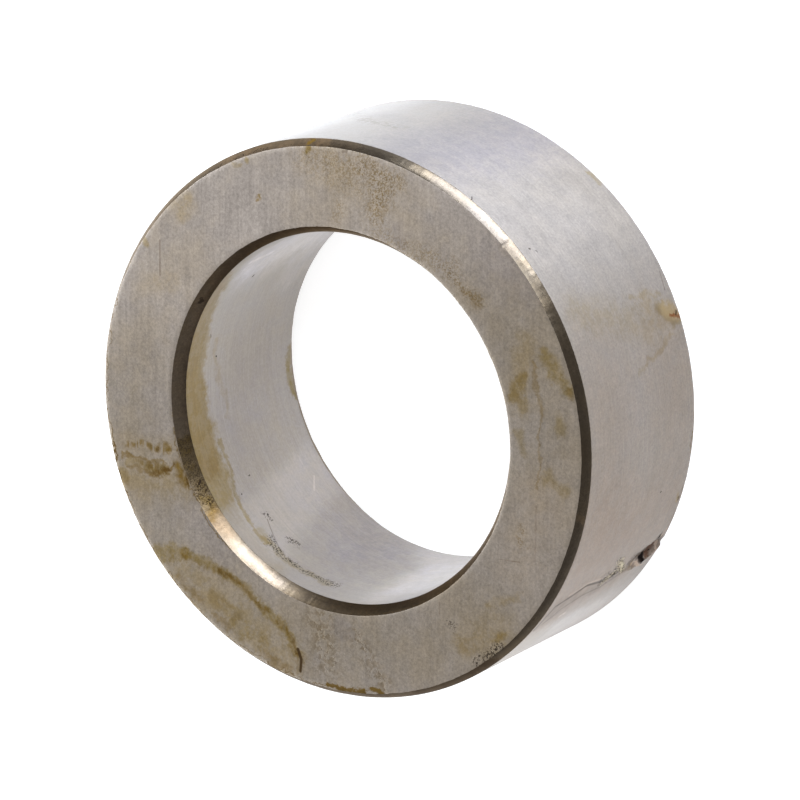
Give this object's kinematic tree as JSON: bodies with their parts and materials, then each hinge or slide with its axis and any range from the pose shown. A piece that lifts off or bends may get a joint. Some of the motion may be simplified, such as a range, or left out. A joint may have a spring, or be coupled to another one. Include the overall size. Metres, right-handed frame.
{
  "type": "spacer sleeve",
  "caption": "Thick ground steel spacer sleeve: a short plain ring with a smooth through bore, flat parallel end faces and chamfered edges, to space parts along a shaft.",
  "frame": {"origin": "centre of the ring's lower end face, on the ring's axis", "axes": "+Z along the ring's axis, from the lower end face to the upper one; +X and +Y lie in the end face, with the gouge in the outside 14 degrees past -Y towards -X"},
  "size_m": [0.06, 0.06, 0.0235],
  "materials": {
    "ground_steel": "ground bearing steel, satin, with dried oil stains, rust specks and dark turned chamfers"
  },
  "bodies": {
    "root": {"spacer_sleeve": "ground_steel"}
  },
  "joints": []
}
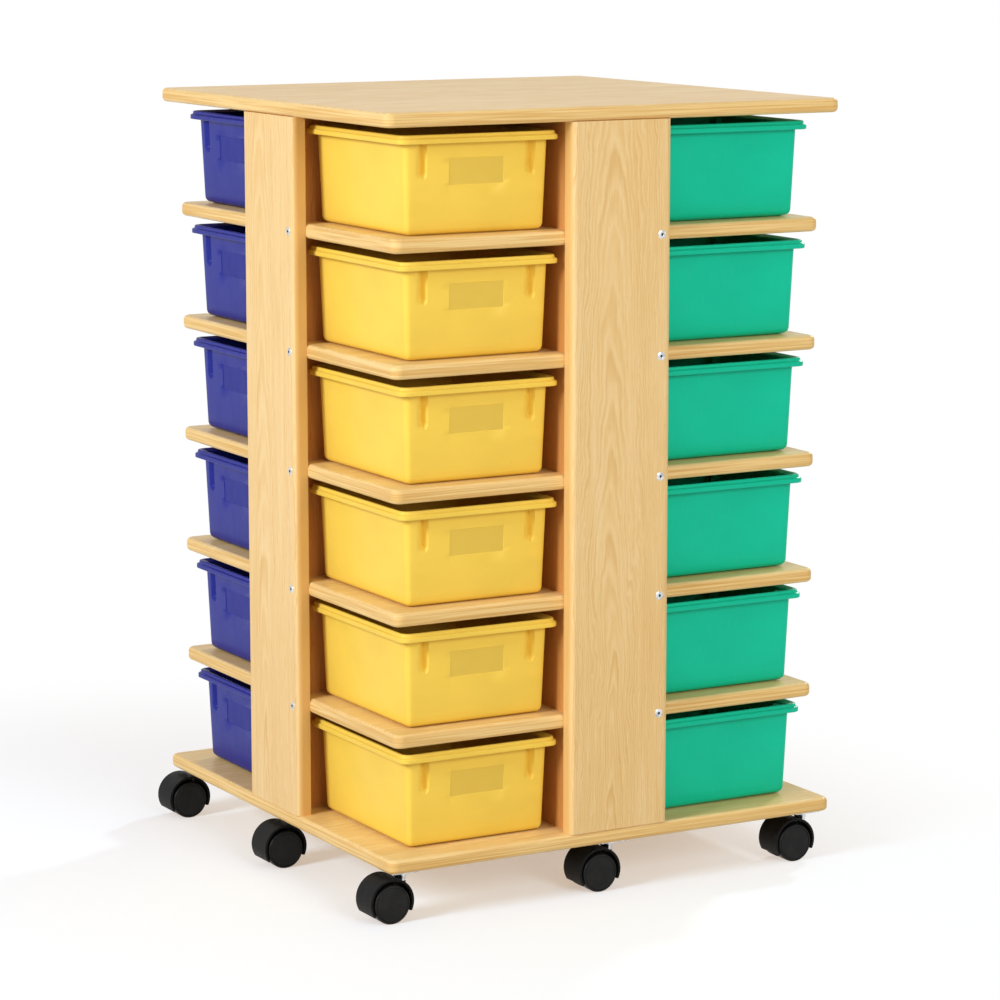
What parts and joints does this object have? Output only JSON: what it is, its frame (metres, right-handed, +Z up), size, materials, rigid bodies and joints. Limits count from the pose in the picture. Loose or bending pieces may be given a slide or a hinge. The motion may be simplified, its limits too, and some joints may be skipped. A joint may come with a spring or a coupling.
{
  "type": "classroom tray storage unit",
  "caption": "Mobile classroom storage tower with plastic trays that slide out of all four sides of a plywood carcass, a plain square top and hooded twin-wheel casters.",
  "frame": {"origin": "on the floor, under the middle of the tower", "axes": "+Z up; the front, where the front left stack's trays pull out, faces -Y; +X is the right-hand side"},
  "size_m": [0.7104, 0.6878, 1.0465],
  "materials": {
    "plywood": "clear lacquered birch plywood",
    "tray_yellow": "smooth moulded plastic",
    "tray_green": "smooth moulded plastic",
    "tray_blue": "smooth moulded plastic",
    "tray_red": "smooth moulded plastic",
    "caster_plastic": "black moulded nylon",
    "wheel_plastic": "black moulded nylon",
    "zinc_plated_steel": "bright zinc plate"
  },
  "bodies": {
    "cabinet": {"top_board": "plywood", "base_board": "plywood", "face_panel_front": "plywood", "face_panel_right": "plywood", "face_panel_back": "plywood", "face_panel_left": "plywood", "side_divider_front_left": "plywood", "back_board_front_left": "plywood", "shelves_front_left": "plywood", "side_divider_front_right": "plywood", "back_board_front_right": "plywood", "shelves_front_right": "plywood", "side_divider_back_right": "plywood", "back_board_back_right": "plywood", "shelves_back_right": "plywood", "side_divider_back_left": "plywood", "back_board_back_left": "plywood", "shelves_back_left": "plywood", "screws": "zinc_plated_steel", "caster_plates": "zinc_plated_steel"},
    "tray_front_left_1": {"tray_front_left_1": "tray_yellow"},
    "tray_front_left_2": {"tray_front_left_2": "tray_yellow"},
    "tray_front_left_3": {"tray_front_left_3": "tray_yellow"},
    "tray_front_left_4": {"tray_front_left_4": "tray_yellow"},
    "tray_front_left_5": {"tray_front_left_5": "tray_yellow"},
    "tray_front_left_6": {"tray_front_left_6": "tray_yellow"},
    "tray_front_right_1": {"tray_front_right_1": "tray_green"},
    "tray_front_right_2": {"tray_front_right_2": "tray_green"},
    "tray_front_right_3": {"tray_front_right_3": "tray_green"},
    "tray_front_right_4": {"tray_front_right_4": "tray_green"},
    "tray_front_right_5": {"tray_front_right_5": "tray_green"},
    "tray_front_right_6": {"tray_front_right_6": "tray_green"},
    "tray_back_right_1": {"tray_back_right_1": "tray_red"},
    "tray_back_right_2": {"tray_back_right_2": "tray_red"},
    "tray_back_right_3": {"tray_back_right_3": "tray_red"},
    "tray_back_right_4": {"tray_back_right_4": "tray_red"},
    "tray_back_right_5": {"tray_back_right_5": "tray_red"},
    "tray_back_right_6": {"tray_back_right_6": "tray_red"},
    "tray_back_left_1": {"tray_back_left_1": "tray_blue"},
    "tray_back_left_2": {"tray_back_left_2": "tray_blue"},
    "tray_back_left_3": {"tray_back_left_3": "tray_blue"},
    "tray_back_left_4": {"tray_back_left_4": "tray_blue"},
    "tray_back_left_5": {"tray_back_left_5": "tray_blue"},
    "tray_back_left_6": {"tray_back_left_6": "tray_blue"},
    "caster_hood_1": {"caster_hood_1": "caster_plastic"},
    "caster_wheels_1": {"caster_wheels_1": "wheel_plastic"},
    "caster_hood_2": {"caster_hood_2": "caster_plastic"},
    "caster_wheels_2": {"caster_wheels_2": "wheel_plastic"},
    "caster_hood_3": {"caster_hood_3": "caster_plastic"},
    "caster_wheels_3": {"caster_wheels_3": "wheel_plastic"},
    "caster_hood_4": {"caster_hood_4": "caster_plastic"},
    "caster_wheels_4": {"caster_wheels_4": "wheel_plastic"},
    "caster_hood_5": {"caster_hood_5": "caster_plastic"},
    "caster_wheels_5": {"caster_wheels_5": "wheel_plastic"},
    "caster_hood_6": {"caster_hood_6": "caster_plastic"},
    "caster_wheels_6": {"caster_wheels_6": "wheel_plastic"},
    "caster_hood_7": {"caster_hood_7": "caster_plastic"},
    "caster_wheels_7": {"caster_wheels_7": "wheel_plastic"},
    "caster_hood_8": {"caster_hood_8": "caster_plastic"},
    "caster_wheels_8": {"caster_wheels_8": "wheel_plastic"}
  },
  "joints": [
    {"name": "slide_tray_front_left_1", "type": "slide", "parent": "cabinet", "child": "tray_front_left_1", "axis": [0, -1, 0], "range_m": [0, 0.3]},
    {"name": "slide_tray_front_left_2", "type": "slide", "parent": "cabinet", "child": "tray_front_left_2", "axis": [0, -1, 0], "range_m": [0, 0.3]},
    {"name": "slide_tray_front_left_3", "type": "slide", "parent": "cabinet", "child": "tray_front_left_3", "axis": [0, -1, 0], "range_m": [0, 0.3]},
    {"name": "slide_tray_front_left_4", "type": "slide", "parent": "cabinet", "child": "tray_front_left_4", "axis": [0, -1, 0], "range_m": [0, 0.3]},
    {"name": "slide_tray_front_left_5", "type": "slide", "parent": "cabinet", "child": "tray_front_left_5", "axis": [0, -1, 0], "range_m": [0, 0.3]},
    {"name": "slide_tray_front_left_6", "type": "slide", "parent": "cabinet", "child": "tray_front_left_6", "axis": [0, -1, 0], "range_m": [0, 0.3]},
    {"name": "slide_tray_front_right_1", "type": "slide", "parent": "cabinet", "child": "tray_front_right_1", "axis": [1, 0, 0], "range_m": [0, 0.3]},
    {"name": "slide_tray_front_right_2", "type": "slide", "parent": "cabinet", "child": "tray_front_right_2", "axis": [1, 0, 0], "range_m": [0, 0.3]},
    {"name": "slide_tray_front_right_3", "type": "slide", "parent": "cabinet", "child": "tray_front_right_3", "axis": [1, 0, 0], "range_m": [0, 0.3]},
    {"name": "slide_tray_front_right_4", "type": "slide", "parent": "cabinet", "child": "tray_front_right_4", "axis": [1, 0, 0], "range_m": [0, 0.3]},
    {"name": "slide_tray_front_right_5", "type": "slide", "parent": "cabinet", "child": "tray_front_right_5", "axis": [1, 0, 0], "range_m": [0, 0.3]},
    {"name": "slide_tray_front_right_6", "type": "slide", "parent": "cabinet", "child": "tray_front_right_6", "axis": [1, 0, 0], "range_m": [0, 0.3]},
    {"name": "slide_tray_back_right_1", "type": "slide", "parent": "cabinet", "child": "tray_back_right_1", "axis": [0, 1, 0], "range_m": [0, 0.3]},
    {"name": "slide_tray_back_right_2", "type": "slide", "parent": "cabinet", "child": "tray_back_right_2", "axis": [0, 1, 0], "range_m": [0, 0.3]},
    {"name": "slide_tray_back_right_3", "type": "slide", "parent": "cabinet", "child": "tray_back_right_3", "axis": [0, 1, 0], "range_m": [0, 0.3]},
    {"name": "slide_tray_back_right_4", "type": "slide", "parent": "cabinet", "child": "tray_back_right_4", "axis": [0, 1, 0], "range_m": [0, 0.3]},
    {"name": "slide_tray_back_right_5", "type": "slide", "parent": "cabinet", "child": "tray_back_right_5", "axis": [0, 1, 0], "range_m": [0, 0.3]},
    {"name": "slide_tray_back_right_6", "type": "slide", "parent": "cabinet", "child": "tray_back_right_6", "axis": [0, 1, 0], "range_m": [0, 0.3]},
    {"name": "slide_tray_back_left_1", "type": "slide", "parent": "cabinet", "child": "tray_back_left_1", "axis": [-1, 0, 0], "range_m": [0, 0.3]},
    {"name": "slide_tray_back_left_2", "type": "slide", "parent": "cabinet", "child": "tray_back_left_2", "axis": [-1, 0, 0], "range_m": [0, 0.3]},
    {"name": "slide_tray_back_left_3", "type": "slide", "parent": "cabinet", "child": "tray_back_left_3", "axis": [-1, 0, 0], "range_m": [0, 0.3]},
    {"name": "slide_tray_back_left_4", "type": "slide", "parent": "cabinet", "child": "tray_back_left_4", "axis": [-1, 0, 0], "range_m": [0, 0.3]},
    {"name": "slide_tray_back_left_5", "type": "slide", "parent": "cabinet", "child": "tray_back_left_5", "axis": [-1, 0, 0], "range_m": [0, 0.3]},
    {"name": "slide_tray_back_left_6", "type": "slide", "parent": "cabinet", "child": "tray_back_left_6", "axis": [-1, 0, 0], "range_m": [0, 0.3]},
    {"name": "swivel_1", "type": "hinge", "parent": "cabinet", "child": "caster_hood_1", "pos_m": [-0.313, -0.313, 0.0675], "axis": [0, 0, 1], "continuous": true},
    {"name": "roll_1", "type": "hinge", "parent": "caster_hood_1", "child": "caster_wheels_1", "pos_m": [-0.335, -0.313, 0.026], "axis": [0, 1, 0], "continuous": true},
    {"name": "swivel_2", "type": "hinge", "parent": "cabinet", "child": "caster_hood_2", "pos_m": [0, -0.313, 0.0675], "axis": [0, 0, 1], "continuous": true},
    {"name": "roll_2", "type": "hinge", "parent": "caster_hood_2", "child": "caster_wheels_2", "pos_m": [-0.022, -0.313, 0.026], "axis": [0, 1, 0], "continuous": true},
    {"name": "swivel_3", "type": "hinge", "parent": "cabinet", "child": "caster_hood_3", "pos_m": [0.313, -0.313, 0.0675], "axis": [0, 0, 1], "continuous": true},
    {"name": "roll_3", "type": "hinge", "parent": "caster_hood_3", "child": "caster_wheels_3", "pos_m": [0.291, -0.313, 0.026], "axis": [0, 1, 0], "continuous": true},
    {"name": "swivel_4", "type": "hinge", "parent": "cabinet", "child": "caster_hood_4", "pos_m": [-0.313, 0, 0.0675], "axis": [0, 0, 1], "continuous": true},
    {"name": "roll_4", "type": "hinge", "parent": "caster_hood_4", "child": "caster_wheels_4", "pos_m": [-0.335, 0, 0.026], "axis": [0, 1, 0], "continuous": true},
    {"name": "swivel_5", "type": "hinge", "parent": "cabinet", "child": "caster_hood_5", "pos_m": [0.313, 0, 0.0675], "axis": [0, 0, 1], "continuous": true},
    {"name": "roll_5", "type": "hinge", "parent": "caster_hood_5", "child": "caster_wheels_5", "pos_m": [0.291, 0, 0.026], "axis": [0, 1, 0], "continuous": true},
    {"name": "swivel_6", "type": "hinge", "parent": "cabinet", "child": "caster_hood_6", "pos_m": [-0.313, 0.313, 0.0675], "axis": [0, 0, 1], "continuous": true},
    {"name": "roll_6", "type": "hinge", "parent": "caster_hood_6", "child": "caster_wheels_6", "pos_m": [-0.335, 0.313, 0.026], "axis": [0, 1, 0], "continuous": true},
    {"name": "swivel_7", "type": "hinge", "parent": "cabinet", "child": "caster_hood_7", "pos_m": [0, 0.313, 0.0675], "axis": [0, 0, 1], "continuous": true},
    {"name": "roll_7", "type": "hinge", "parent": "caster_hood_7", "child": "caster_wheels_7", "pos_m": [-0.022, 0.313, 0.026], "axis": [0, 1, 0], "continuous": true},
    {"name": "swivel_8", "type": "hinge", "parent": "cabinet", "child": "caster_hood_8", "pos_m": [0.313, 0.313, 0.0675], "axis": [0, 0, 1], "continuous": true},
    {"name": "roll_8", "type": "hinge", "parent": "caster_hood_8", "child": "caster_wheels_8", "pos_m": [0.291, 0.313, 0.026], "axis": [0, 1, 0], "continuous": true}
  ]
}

══════

Copy out each line that contains the word "joints".

  "joints": []
What parts and joints does this object have? Output only JSON: what it is, its frame (metres, right-handed, +Z up), size, materials, rigid bodies and joints. Limits count from the pose in the picture. Loose or bending pieces may be given a slide or a hinge. The motion may be simplified, its limits too, and some joints may be skipped. A joint may come with a spring or a coupling.
  "joints": [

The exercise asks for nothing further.